Wagner also clarified in his testimony that it is "HHS' long-standing interpretation of the law that ORR is not legally responsible for children after they are released from ORR care." But HHS is "exploring the question of ORR"s responsibilities in relation to children who are released to sponsors, and whether the level of responsibility would differ depending on the child's relationship to his or her sponsor." 

So, did the federal government lose track of nearly 1,500 unaccompanied immigrant minors? 

The children might not necessarily be lost, HHS Deputy Secretary Eric Hargan said in a lengthy statement Tuesday calling claims that the children are "lost," "completely false." ORR just has simply been unable to reach the sponsors in a follow-up call 30 days after placing the children with the sponsor, he said. Hargan said some of the sponsors may not be picking up the phone because they are not in the country legally.

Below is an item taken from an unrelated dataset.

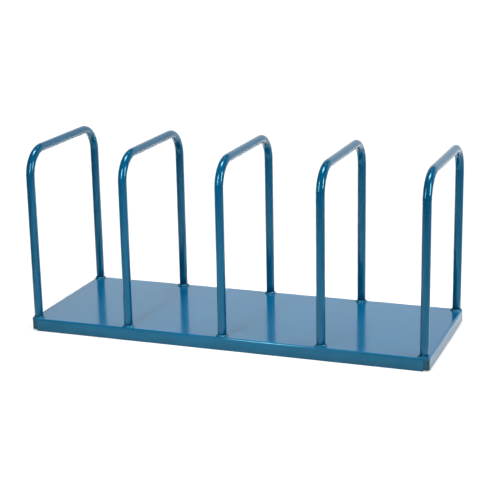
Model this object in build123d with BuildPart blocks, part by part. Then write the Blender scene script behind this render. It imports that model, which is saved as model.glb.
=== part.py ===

"These children are not 'lost;' their sponsors—who are usually parents or family members and in all cases have been vetted for criminality and ability to provide for them—simply did not respond or could not be reached when this voluntary call was made," Hargan's statement said. "While there are many possible reasons for this, in many cases sponsors cannot be reached because they themselves are illegal aliens and do not want to be reached by federal authorities. This is the core of this issue: In many cases, HHS has been put in the position of placing illegal aliens with the individuals who helped arrange for them to enter the country illegally. This makes the immediate crisis worse and creates a perverse incentive for further violation of federal immigration law."

Whatever the reason for being unable to reach these sponsors, the federal government acknowledges it cannot verify the location of these immigrant minors. 

But that was far from the only controversy about immigrant children this week. Some liberal activists incorrectly tweeted photos of young-looking immigrants at the U.S.-Mexico border in steel cages and blamed the current administration's policy of separating children from their parents. Mr. Trump seized on that error. 

The photos were taken by The Associated Press in 2014, when President Barack Obama was in office. The photo captions reference children who crossed the border as unaccompanied minors.

Early Tuesday, Trump tweeted: "Democrats mistakenly tweet 2014 pictures from Obama's term showing children from the Border in steel cages. They thought it was recent pictures in order to make us look bad, but backfires. Dems must agree to Wall and new Border Protection for good of country...Bipartisan Bill!"

The immigration debate has reached a fever pitch in recent months following reports that since October about 700 children crossing the U.S.-Mexico border have been separated from their parents.